* What you will do: Your task is to transcribe the entries below exactly, beginning with the line containing "hide_parts(node_name)" and ending with the final line, and to add nothing else.
**** Exercise input
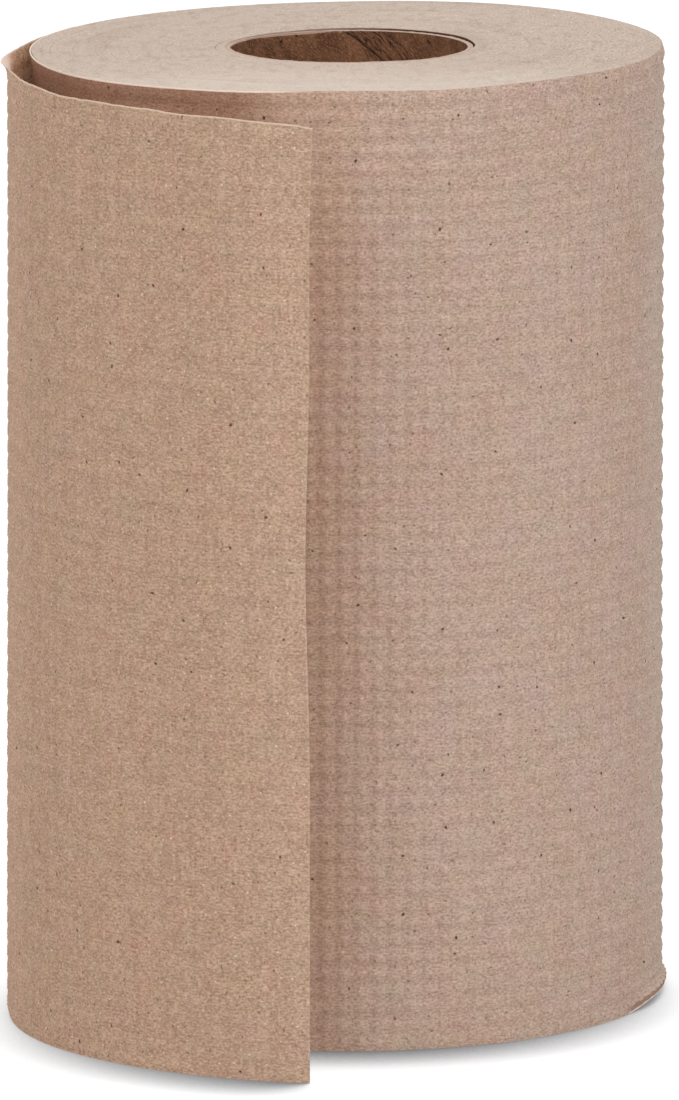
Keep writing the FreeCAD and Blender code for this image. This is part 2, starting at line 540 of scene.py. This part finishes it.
def cut_turns(name, face, shadow, pale_fibre_and_highlight, side_shade_tone, deep):
    """Cut edges of the turns: fine lines that run round the roll, broken up by fibres.

    The outer side low down, which shows under the lifted lower edge, is painted browner as shade, the bore's
    side is painted deep brown as shade where it shows above the tube, and the front of the face is painted
    lighter as a painted highlight.
    """
    finish = Finish(name)
    place = finish.vector("SCALE", finish.node("ShaderNodeTexCoord", output="Object"), scale=1.0 / MM)
    flat = finish.vector("MULTIPLY", place, (1.0, 1.0, 0.0))
    radius = finish.vector("LENGTH", flat, output="Value")
    around = finish.vector("SCALE", finish.vector("NORMALIZE", flat), scale=5.0)
    ring_place = finish.vector("ADD", around, finish.node("ShaderNodeCombineXYZ", None, {2: radius}))
    rings = finish.noise(ring_place, 1.6, 4.0, 0.75, flat=False)
    broad = finish.noise(ring_place, 0.16, 2.0, 0.5, flat=False)
    fibres = finish.noise(finish.vector("MULTIPLY", place, (1.0, 0.4, 1.0)), 2.2, 3.0, 0.75, flat=False)
    mottle = finish.noise(finish.vector("MULTIPLY", place, (1.0, 0.5, 1.0)), 0.35, 2.0, 0.6, flat=False)
    right = finish.node("ShaderNodeSeparateXYZ", None, {0: place})
    rough_side = right.between(17.0, 54.0) * 0.45 + 0.62
    colour = finish.mix(0.30 * rings.between(0.50, 0.32), face, shadow)
    colour = finish.mix(0.25 * broad.between(0.48, 0.30), colour, shadow)
    colour = finish.mix(0.35 * mottle.between(0.50, 0.32), colour, shadow)
    colour = finish.mix(rough_side * fibres.between(0.50, 0.28), colour, shadow)
    colour = finish.mix(rough_side * fibres.between(0.52, 0.74), colour, pale_fibre_and_highlight)
    # Painted highlight: the front of the face is made lighter.
    colour = finish.mix(0.35 * right.other(1).between(-22.0, -56.0), colour, pale_fibre_and_highlight)
    # Painted shade: the outer side low down, which shows under the lifted lower edge, is made browner.
    side_shade = radius.between(65.6, 65.9) * right.other(2).between(8.0, 6.0)
    colour = finish.mix(side_shade, colour, side_shade_tone)
    # Painted shade: the bore's side is made deep brown where it shows above the tube in the gap.
    below_top = (right - roll_radius / MM) * top_slope + web_width / MM - right.other(2)
    gap_shade = radius.between(29.4, 28.6) * below_top.between(0.08, 0.20) * right.other(1).between(-4.0, 0.0)
    gap_shade = gap_shade * (right.between(-8.0, 12.0) * 0.5 + 0.5)
    colour = finish.mix(gap_shade, colour, deep)
    return finish.close(colour, rings * 0.6 + fibres * 0.6, 0.1 * fibres + 0.88)


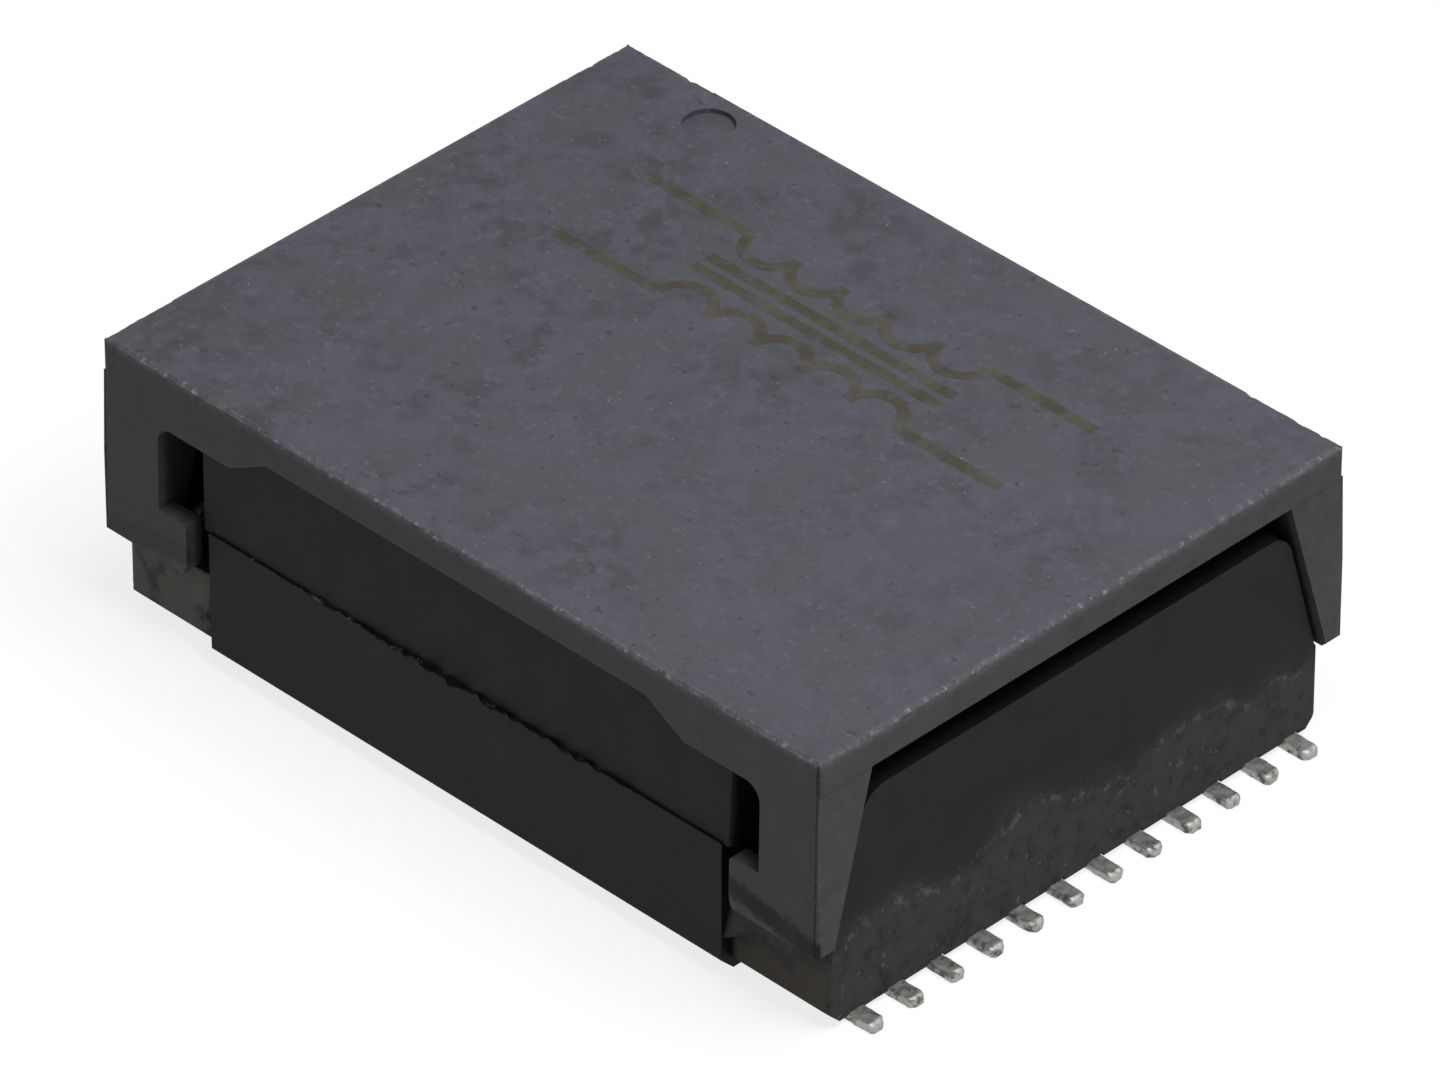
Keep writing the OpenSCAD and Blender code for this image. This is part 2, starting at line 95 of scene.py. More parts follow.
# %% A material and its nodes
class MaterialNodes:
    """One material, short ways to add nodes to it, and the place that they read."""

    def __init__(self, name):
        self.material = bpy.data.materials.new(name)
        self.material.use_nodes = True
        self.tree = self.material.node_tree
        self.shader = self.tree.nodes["Principled BSDF"]
        self.place = self.add("ShaderNodeTexCoord").outputs["Object"]

    def add(self, kind, **settings):
        """A new node of a kind, with its settings."""
        node = self.tree.nodes.new(kind)
        for key, value in settings.items():
            setattr(node, key, value)
        return node

    def feed(self, socket, value):
        """Joins a socket to an output, or writes a plain value into it."""
        if isinstance(value, bpy.types.NodeSocket):
            self.tree.links.new(value, socket)
        else:
            socket.default_value = value

    def feed_color(self, socket, value):
        """The same for a colour, which may be three plain numbers."""
        self.feed(socket, value if isinstance(value, bpy.types.NodeSocket) else (*value, 1.0))

    def axis(self, name):
        """Coordinate along X, Y or Z, in metres."""
        split = self.add("ShaderNodeSeparateXYZ")
        self.feed(split.inputs[0], self.place)
        return split.outputs[name]

    def noise(self, grain, detail=4.0, roughness=0.55, stretch=(1, 1, 1)):
        """Noise whose blotches are about one grain across, in metres."""
        mapping = self.add("ShaderNodeMapping")
        mapping.inputs["Scale"].default_value = stretch
        self.feed(mapping.inputs["Vector"], self.place)
        texture = self.add("ShaderNodeTexNoise")
        self.feed(texture.inputs["Vector"], mapping.outputs["Vector"])
        texture.inputs["Scale"].default_value = 1.0 / grain
        texture.inputs["Detail"].default_value = detail
        texture.inputs["Roughness"].default_value = roughness
        return texture.outputs["Fac"]


# %% Sums and masks
class Masks(MaterialNodes):
    """Sums on places and noise, and the 0 to 1 masks that come of them."""

    def math(self, operation, a, b=0.0):
        """One sum on one or two values."""
        node = self.add("ShaderNodeMath", operation=operation)
        self.feed(node.inputs[0], a)
        self.feed(node.inputs[1], b)
        return node.outputs[0]

    def product(self, first, *others):
        """All the values multiplied together."""
        for value in others:
            first = self.math("MULTIPLY", first, value)
        return first

    def total(self, first, *others):
        """All the values added together."""
        for value in others:
            first = self.math("ADD", first, value)
        return first

    def sway(self, noise_value, width):
        """Noise turned into an offset to both sides of 0, over a width."""
        return self.product(self.math("SUBTRACT", noise_value, 0.5), width)

    def step(self, value, low, high):
        """Rises smoothly from 0 at low to 1 at high, or falls where high is under low."""
        node = self.add("ShaderNodeMapRange", interpolation_type="SMOOTHSTEP")
        turned = high < low
        self.feed(node.inputs["Value"], value)
        node.inputs["From Min"].default_value = min(low, high)
        node.inputs["From Max"].default_value = max(low, high)
        node.inputs["To Min"].default_value = 1.0 if turned else 0.0
        node.inputs["To Max"].default_value = 0.0 if turned else 1.0
        return node.outputs["Result"]


# %% Colours and the finished material
class Finish(Masks):
    """Colours laid through masks, bump, and the shader that takes them."""

    def mix(self, factor, first, second):
        """Blend of two colours; a colour is a socket or three numbers."""
        node = self.add("ShaderNodeMix", data_type="RGBA")
        self.feed(node.inputs["Factor"], factor)
        for name, value in (("A", first), ("B", second)):
            self.feed_color(next(s for s in node.inputs if s.name == name and s.type == "RGBA"), value)
        return next(s for s in node.outputs if s.type == "RGBA")

    def tint(self, color, mask, share, paint):
        """Lays a paint over a colour where the mask is 1, at most as strongly as the share."""
        return self.mix(self.product(mask, share), color, paint)

    def bump(self, height, distance, strength):
        """Bump from a 0 to 1 height, with its real depth in metres."""
        node = self.add("ShaderNodeBump")
        node.inputs["Strength"].default_value = strength
        node.inputs["Distance"].default_value = distance
        self.feed(node.inputs["Height"], height)
        return node.outputs["Normal"]

    def finish(self, color, roughness, normal=None, metallic=0.0, specular=0.5):
        """Joins the looks to the shader and hands back the material."""
        self.feed_color(self.shader.inputs["Base Color"], color)
        self.feed(self.shader.inputs["Roughness"], roughness)
        self.shader.inputs["Metallic"].default_value = metallic
        self.shader.inputs["Specular IOR Level"].default_value = specular
        if normal is not None:
            self.feed(self.shader.inputs["Normal"], normal)
        print("finish", self.material.name, "has", len(self.tree.nodes), "shader nodes")
        return self.material


def dress(node_name, material):
    """Gives a carried-over solid its finish."""
    piece = nodes[node_name]
    piece.data.materials.clear()
    piece.data.materials.append(material)


# %% [markdown]
# ## The cover's ragged rim
# Trimming leaves the plate's top edges ragged: nicks about a tenth of a millimetre long
# all the way round. Bump alone can't break an outline, so the rim gets real geometry. A
# copy of the solid is cut along three lines beside its top edges. The narrow strips between
# the lines are then cut across every few hundredths of a millimetre, and the points nearest
# the edge move in and down by a little noise. The last strip stays flat, so the shading
# of the large faces isn't disturbed.

# %% Copy a solid as a clean mesh
SAME_POINT = 0.0001 * MM


def clean_copy(node_name, name):
    """A new piece with a solid's shape, with one point wherever its triangles meet.

    The solid's stored corner normals are dropped, because they would hide every new
    sharp edge and shade the flat faces wrongly.
    """
    mesh = nodes[node_name].data.copy()
    mesh.name = name
    mesh.materials.clear()
    if "custom_normal" in mesh.attributes:
        mesh.attributes.remove(mesh.attributes["custom_normal"])
    bm = bmesh.new()
    bm.from_mesh(mesh)
    bmesh.ops.remove_doubles(bm, verts=bm.verts, dist=SAME_POINT)
    for edge in bm.edges:
        edge.smooth = True
    piece = bpy.data.objects.new(name, mesh)
    scene.collection.objects.link(piece)
    return piece, bm


def settle(piece, bm, node_name, sharp_from=None):
    """Writes the mesh back, and lets the piece stand for its solid if it has one.

    With sharp_from it is shaded smooth, apart from edges bent by more than that many degrees.
    """
    bmesh.ops.recalc_face_normals(bm, faces=bm.faces)
    bm.to_mesh(piece.data)
    bm.free()
    if sharp_from:
        piece.data.polygons.foreach_set("use_smooth", [True] * len(piece.data.polygons))
        piece.data.set_sharp_from_angle(angle=math.radians(sharp_from))
    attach(piece, "root")
    if node_name:
        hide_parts(node_name)
    print("piece", piece.name, "has", len(piece.data.polygons), "faces")
    return piece


# %% Cut the rim into narrow strips
ON_PLANE = 1e-8
SLACK = 1e-6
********
* Answer to the task:
        hide_parts(node_name)
    print("piece", piece.name, "has", len(piece.data.polygons), "faces")
    return piece


# %% Cut the rim into narrow strips
ON_PLANE = 1e-8
SLACK = 1e-6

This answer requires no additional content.